Некоторые готовы умалять нравственное достоинство подобного отношения к труду, полагая, что так трудиться способны будто бы только натуры односторонние и что при разнообразии талантов, при той многосторонней даровитости – так выходит из их слов – которою как бы страдает русская природа, сосредоточение сил на одной какой-либо задаче, в тесных рамках какой-либо специальности, для нее почти невозможно. На этом основании склонны – и очень склонны у нас – не только извинять русскую лень и распущенность, но и возводить их чуть не в достоинство. Но если и справедливо, что живость ума и широкая даровитость менее способны к формальному сосредоточенному труду, то тем необходимее для них напряжение воли, тем обязательнее для них усвоение того знания и тех приемов труда, без которых самый блестящий талант остается бесплодным, – тем почетнее борьба с искушениями собственного духа и тем добычливее победа. Пример гениальных ученых и художников чужих стран свидетельствует, что трудолюбие нисколько не несовместно с самою широкою гениальностью, но, напротив, оно-то ее и оплодотворяет. У нас же наоборот. Мы не умеем работать, не уважаем трудолюбие – оттого при всей нашей даровитости мы так мало производительны: пропорциональное отношение цельных, законченных ученых и литературных у иас трудов к сумме дарований, которыми изобилует Россия, поразительно скудно.

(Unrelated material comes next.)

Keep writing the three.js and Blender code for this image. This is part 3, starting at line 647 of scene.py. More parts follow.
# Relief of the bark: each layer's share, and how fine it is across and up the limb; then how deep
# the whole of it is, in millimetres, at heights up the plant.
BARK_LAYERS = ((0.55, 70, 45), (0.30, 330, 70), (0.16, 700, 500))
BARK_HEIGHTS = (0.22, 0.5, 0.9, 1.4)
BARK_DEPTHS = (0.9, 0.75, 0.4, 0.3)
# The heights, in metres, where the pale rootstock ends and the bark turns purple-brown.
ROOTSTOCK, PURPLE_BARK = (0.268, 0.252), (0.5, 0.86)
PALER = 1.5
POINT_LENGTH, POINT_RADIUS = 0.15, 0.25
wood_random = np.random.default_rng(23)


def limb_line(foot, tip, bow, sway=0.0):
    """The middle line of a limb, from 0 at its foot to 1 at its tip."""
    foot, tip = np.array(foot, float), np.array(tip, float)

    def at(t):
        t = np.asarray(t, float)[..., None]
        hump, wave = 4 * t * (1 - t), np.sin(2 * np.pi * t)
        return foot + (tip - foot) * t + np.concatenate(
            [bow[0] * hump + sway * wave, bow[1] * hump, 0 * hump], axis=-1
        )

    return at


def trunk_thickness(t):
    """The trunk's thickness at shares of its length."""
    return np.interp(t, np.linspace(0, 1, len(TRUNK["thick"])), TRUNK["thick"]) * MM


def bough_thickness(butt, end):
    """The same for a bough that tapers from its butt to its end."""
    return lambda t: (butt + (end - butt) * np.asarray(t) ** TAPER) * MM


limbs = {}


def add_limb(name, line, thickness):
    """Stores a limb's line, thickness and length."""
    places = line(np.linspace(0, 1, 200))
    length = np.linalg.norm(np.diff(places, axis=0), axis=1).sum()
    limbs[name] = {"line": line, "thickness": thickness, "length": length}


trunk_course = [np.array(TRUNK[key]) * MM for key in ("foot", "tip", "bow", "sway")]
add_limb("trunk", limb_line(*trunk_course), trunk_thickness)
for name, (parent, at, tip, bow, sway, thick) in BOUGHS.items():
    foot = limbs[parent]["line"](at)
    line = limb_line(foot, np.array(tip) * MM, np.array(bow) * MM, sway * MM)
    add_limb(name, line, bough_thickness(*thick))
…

Но есть и у нас исключения, которые тем почетнее, что они одиноки, всем обязаны себе самим, а не среде, в которой возникли, – и вот одним из таких исключений, и притом самым крупным, был наш покойный сочлен, Катштон Иванович Невоструев.
В самом деле, в Невоструеве – этом скромном, до сих пор мало знаемом в России и великом труженике – трудолюбие является уже не только похвальным и полезным качеством, а истинно высокой добродетелью, восходит на степень духовного подвига. Если оно не отличалось, быть может, тем методическим характером, какой замечается у Даля и Гильфердинга, то в нем выступает иная, особенная, нравственная и совершенно русская народная черта – черта беаграничного смирения, способность трудиться без всякой подпоры извне, без поощрения, без утешений славы, в нужде и скорби, одним словом, не приемля здесь мзды своей.
Вся жизнь его была посвящена изучению и исследованию памятников церковнославянской письменности – работе тяжелой и неблагодарной – в том именно смысле, что она менее всего была способна доставить ему у нас в России видное положение, выгоды материальные и ободряющую популярность. А между тем его ученые разыскания драгоценны для нашего исторического самосознания, – и одно уже его описание рукописей Синодальной библиотеки[2] способно увековечить его имя в русской науке. – Но все это не помешало Невоструеву жить и умереть преждевременно в совершенной бедности, – почти непризнанным и неоцененным, как бы в загоне. Только опустивши его в могилу, поздно спохватились и поняли у нас, какая схоронилась, вместе с ним, громада ученого знания, какая исполинская сила труда – и какая нравственная доблесть, какое величие смирения!